O constitucionalista José Moreira da Silva, sócio da SRS Legal, considera que o novo salário mínimo nacional, de 820 euros, e o aumento das pensões em 2024, em média 6,2%, poderão avançar, apesar deste contexto político que se gerou com a operação judicial aos negócios do lítio e, consequente, demissão do primeiro-ministro.
“A questão que se podem colocar é se essas medidas não poderão ser vistas como eleitoralistas”, ressalva o advogado. “O art. 186.º/5 da Constituição tem as palavras-chave sobre a restrição dos poderes dos governos em duas situações: (i) antes da aprovação dos programas do Governo na Assembleia da República e após a demissão do Governo. Mas é muito lacunar sobre os poderes de governos de gestão corrente, dizendo que o Governo limitar-se-á à prática dos atos estritamente necessários para assegurar a gestão dos negócios públicos”, começa por explicar.
De acordo com José Moreira da Silva, o que são os atos necessários tem sido alvo de várias interpretações e de acórdãos do Tribunal Constitucional (TC) mas, segundo a prática política e as interpretações do TC, “o Governo de gestão não esta impedido de aprovar leis, mas está restrito a situações de necessidade, ou seja, situações que seriam prejudicadas caso fossem deixadas apenas após eleições para o novo governo”. No final, cabe ao Presidente verificar se essas medidas são admissíveis e enviar ao TC os diplomas.
Em relação ao Orçamento do Estado para 2024 (OE2024) como um todo, José de Matos Correia, constitucionalista e consultor da CMS, reitera que todas as propostas de lei caducam com a demissão do Governo, nos termos do n.º 6 do artigo 167.º da Constituição.
Lembrando que a demissão só produz efeitos a partir da formalização, por decreto do Presidente da República, José de Matos Correia diz que, quando o mesmo for publicado, automaticamente, caducam todas as propostas de lei do Governo, incluindo esta.
“Se essa publicação ocorrer após a votação final global do Orçamento (isto é, a votação derradeira), o problema já não se coloca. Com efeito, com a aprovação a proposta de lei deixa de subsistir, dando lugar a um novo ato, que é um decreto da Assembleia da República (artigo 159.º do Regimento da Assembleia da República)”, detalha.

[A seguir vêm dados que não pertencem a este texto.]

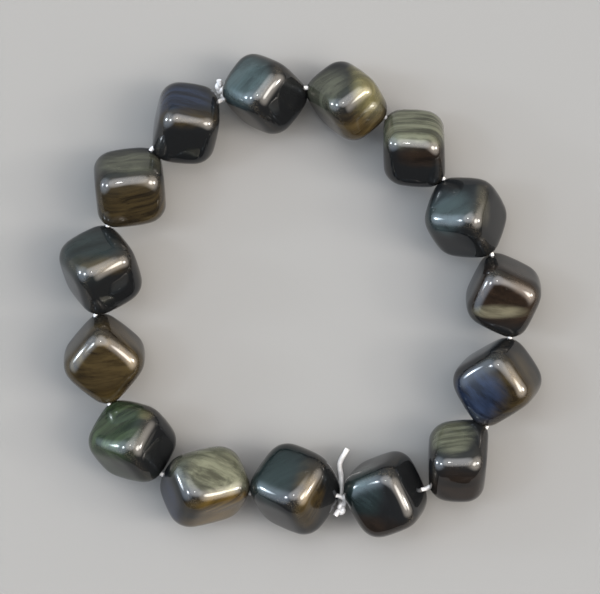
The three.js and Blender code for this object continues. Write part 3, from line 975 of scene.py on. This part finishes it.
floor_material, shader, wires = new_material("plain_floor")
wires.fill(shader, {"Base Color": FLOOR_COLOUR, "Roughness": FLOOR_ROUGHNESS})
corners = [(x * FLOOR_HALF, y * FLOOR_HALF, 0) for x, y in FLOOR_CORNERS]
floor_mesh = bpy.data.meshes.new("floor")
floor_mesh.from_pydata(corners, [], [(0, 1, 2, 3)])
floor_mesh.materials.append(floor_material)
floor = new_object("floor", floor_mesh)
print("the floor is", 2 * FLOOR_HALF, "m wide")

# %% [markdown]
# Polished glass shows the room more than itself, so the room matters. The light of a soft studio is
# drawn into the world as broad patches with no hard rim: a warm one on the right, a cool one on the
# left, one overhead, and a grey wall of light behind the far side. The near side stays dim, so the
# faces that lean to it stay black. Each patch's place is its angle from straight up and its angle
# round from +X, and its rim is how many degrees from there it has faded to nothing.

# %% The soft room
SOFT_PATCHES = [
    {"at": (40, -8), "rim": 14, "strength": 30, "colour": (1.0, 0.95, 0.88)},
    {"at": (46, -6), "rim": 44, "strength": 9.0, "colour": (1.0, 0.91, 0.8)},
    {"at": (41, 177), "rim": 9, "strength": 24, "colour": (0.85, 0.93, 1.0)},
    {"at": (54, 176), "rim": 46, "strength": 5.5, "colour": (0.7, 0.83, 1.0)},
    {"at": (68, 172), "rim": 9, "strength": 30, "colour": (0.8, 0.9, 1.0)},
    {"at": (58, -4), "rim": 9, "strength": 30, "colour": (1.0, 0.95, 0.88)},
    {"at": (14, 100), "rim": 36, "strength": 9, "colour": (0.97, 0.97, 0.98)},
]
LEFT_WALL = (0.62, 0.74, 0.78, 1)
RIGHT_WALL = (0.74, 0.69, 0.6, 1)
WALL_STRENGTH = 1.7
NEAR_SIDE = (0.12, 0.11, 0.1, 1)
WALL_BLEND = (-0.6, 0.6)  # where the left wall's tone passes into the right one's, along X
FAR_SIDE = (-0.15, 0.6)  # where the near side passes into the wall of light, along Y
WALL_RISE = (-0.1, 0.5)  # where the wall grows from its foot to its full strength, along Z
WALL_FOOT = 0.35
ROOM_STRENGTH = 0.85


def towards(from_top, azimuth):
    """The direction that is so many degrees from straight up, at so many degrees from +X."""
    across = math.sin(math.radians(from_top))
    turn = math.radians(azimuth)
    up = math.cos(math.radians(from_top))
    return Vector((across * math.cos(turn), across * math.sin(turn), up))


world = bpy.data.worlds.new("soft_room")
world.use_nodes = True
background = world.node_tree.nodes["Background"]
wires = Wires(world.node_tree)
look = wires.add("ShaderNodeTexCoord", out=0)
look_right, look_far, look_up = wires.split(look)
wall = mixed(wires, wires.ramped(look_right, *WALL_BLEND), LEFT_WALL, RIGHT_WALL)
rise = wires.ramped(look_up, *WALL_RISE, WALL_FOOT, 1.0)
far_wall = wires.number("MULTIPLY", wires.ramped(look_far, *FAR_SIDE), rise)
room = mixed(wires, far_wall, NEAR_SIDE, wires.scaled(wall, WALL_STRENGTH))
for soft in SOFT_PATCHES:
    nearness = wires.vector("DOT_PRODUCT", look, towards(*soft["at"]))
    glow = wires.ramped(nearness, math.cos(math.radians(soft["rim"])), 1.0)
    lit = wires.scaled(soft["colour"], wires.number("MULTIPLY", glow, soft["strength"]))
    room = wires.vector("ADD", room, lit)
wires.fill(background, {"Color": room, "Strength": ROOM_STRENGTH})
bpy.context.scene.world = world
print("the room has", len(SOFT_PATCHES), "soft patches of light")

# %% [markdown]
# A few small lamps stand in the same room. They are too small to light the floor, but each one
# leaves a hard white point on every polished edge that faces it. The picture's tones are kept as
# the lights give them, as a filmic tone would wash out the black of the stones.

# %% The small lamps
LAMP_DISTANCE = 1.2  # metres
LAMP_BRIGHTNESS = 90  # of a lamp's face, whatever its radius
LAMPS = {
    "lamp_warm": {"at": (57, -4), "radius": 0.06, "colour": (1.0, 0.95, 0.86)},
    "lamp_cool": {"at": (68, 172), "radius": 0.06, "colour": (0.86, 0.95, 1.0)},
    "lamp_cool_high": {"at": (41, 176), "radius": 0.045, "colour": (0.86, 0.95, 1.0)},
    "lamp_overhead": {"at": (14, 120), "radius": 0.04, "colour": (1.0, 1.0, 0.98)},
}


def small_lamp(name, at, radius, colour):
    """A round lamp that is equally bright at any radius, turned to the origin."""
    data = bpy.data.lights.new(name, "AREA")
    data.shape = "DISK"
    data.size = 2 * radius
    data.energy = LAMP_BRIGHTNESS * math.pi * math.pi * radius * radius
    data.color = colour
    light = new_object(name, data)
    facing = towards(*at)
    light.location = facing * LAMP_DISTANCE
    light.rotation_euler = (-facing).to_track_quat("-Z", "Y").to_euler()
    light.visible_camera = False


for name, lamp in LAMPS.items():
    small_lamp(name, **lamp)
bpy.context.scene.view_settings.view_transform = "Standard"

# %% [markdown]

# %% [markdown]
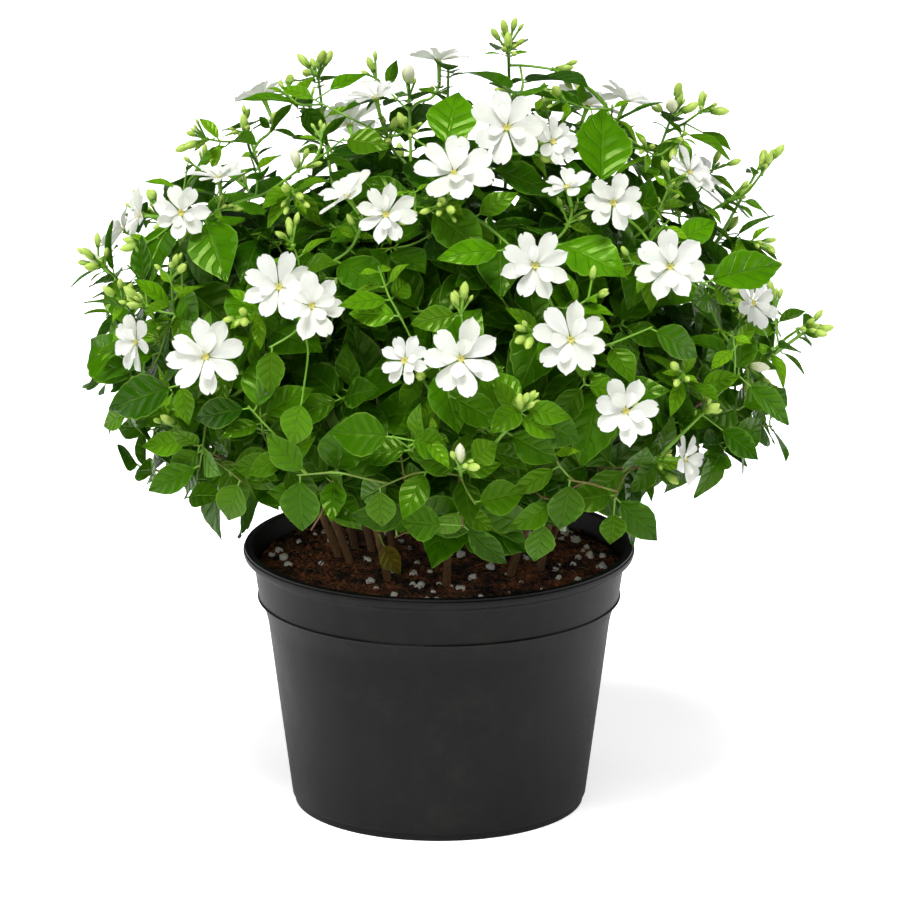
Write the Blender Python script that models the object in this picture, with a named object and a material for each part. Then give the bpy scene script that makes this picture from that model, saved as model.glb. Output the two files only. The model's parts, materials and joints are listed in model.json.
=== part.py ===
"""A potted Arabian jasmine in flower, in metres, with +Z up and its best side looking along -Y.

The origin is the centre of the pot's underside. The pot is a turned shell with drainage holes, the soil is a
turned body with a plain hole for each stem, each leafy stem is one body with its side shoots, leaves, buds
and calyces, and each bloom is one body with its tube and its petals in two layers.

The plant grows in code: stems first, then the blooms with the shoots that carry them, then the buds, the
large leaves, and last the leaf pairs along every shoot. Each piece is tried against what already stands there
and is turned, shortened or left out until it is clear, as leaves make room for each other on the real plant.
"""

import math
import random

import bpy
from mathutils import Quaternion, Vector
from mathutils.bvhtree import BVHTree

# The pot
POT_HEIGHT = 0.1355
RIM_RADIUS = 0.100
LIP_WIDTH = 0.0042
LIP_DEPTH = 0.0022
LIP_EDGE = 0.0005
COLLAR_TOP = (0.0949, 0.1253)
COLLAR_LOW = (0.0930, 0.1093)
COLLAR_CHAMFER = (0.0881, 0.1019)
WALL_TOP = (0.0848, 0.0940)
WALL_FOOT = (0.0754, 0.0043)
FOOT_RADIUS = 0.0740
FOOT_STEP = 0.0008
POT_WALL = 0.0018
POT_FLOOR = 0.0028
POT_SIDES = 32
DRAIN_HOLES = 6
DRAIN_RADIUS = 0.0065
DRAIN_RING = 0.046
DRAIN_SIDES = 8

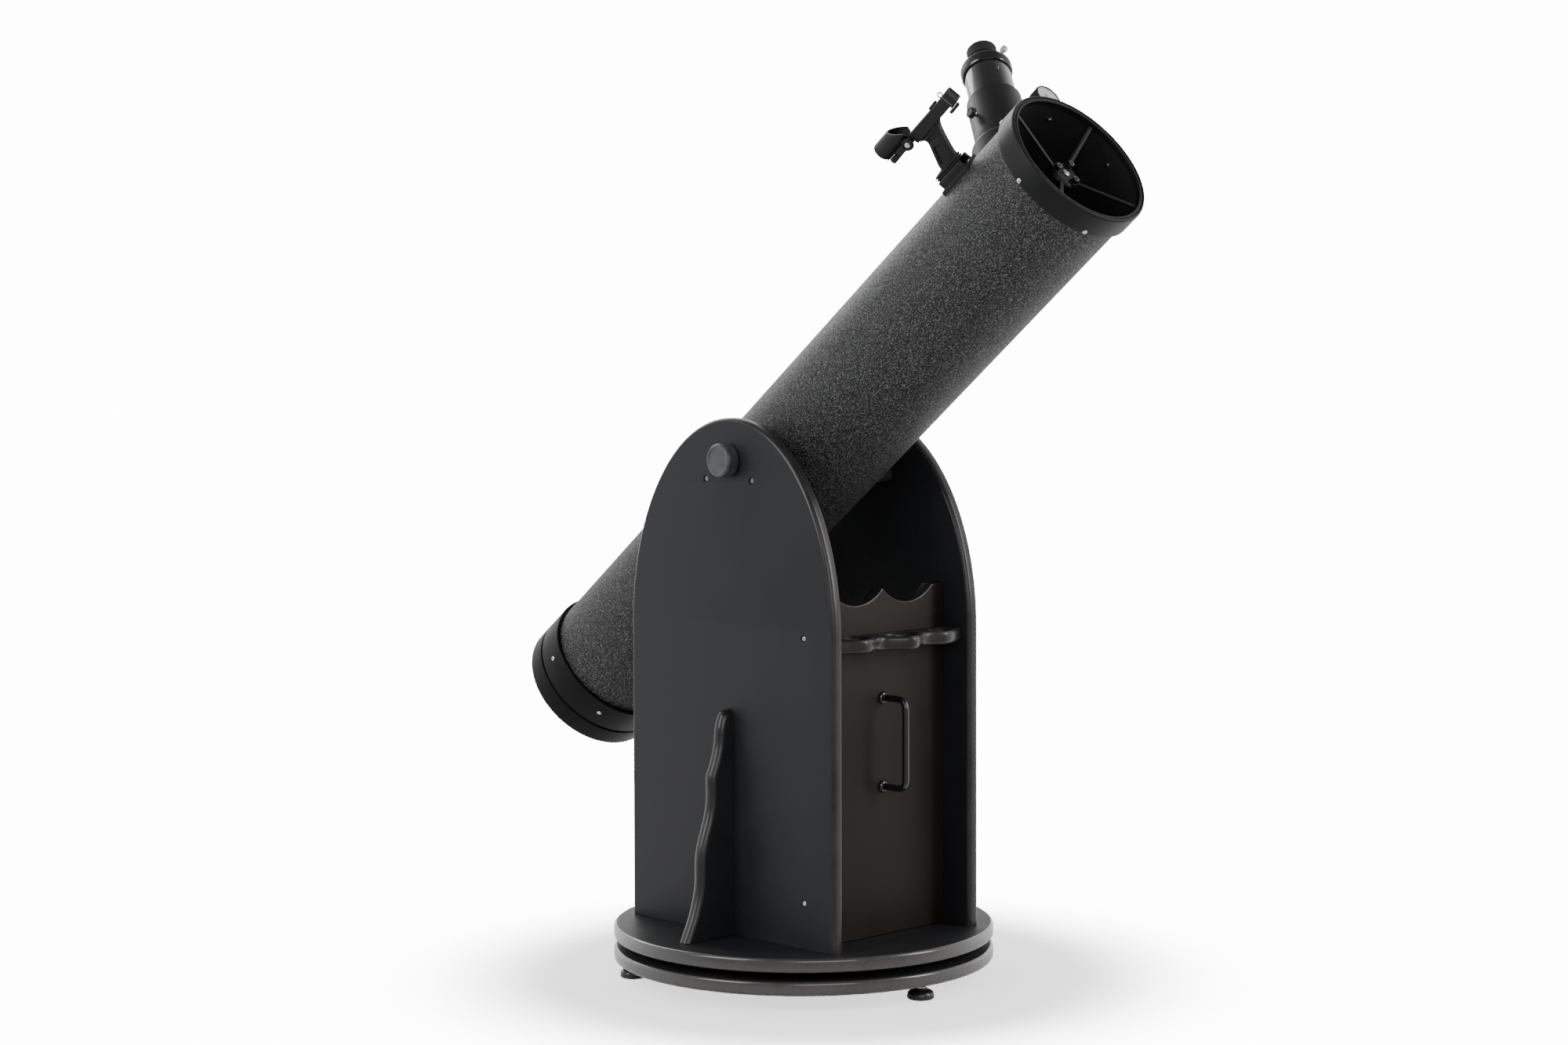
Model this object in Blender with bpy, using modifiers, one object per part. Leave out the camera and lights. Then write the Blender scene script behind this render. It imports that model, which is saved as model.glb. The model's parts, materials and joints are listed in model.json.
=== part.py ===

“Assim, se a demissão do Governo for formalizada antes da votação final global, a proposta de Orçamento caduca. Diferentemente, se o decreto de exoneração for posterior à votação final global, o decreto da Assembleia da República permanece e é remetido ao Presidente da República para promulgação”, sublinha o jurista.
Para Mário João Fernandes, consultor da Abreu Advogados, toda esta questão é também uma das razões pelas quais o Presidente da República ainda não se pronunciou sobre o que segue à demissão apresentada pelo primeiro-ministro.
E reforça: enquanto a proposta de lei 109-XV, do OE2024 não for aprovada em votação final global, promulgada pelo Presidente da República, referendada pelo primeiro-ministro e publicada no Diário da República, não tem quaisquer efeitos. “Se antes dessa votação final global se verificar a demissão do Governo, todas as propostas de lei apresentadas pelo Governo caducam, nos termos do nº 6 do artigo 167º da Constituição da República Portuguesa”, refere.
No início de 2020, o país entrou em 2022 com um Orçamento em duodécimos, após o OE2022 ter sido chumbado pelo Parlamento na generalidade, até à entrada em vigor do novo Orçamento a 28 de junho de 2022. O objetivo deste regime é garantir a estabilidade da transferência de ano orçamental para evitar qualquer perturbação no funcionamento dos serviços e no cumprimento das funções essenciais do Estado e demais organismos públicos. Em 2020, o novo Orçamento entrou em vigor em abril, mas em 2022 os duodécimos acabaram por durar todo o primeiro semestre.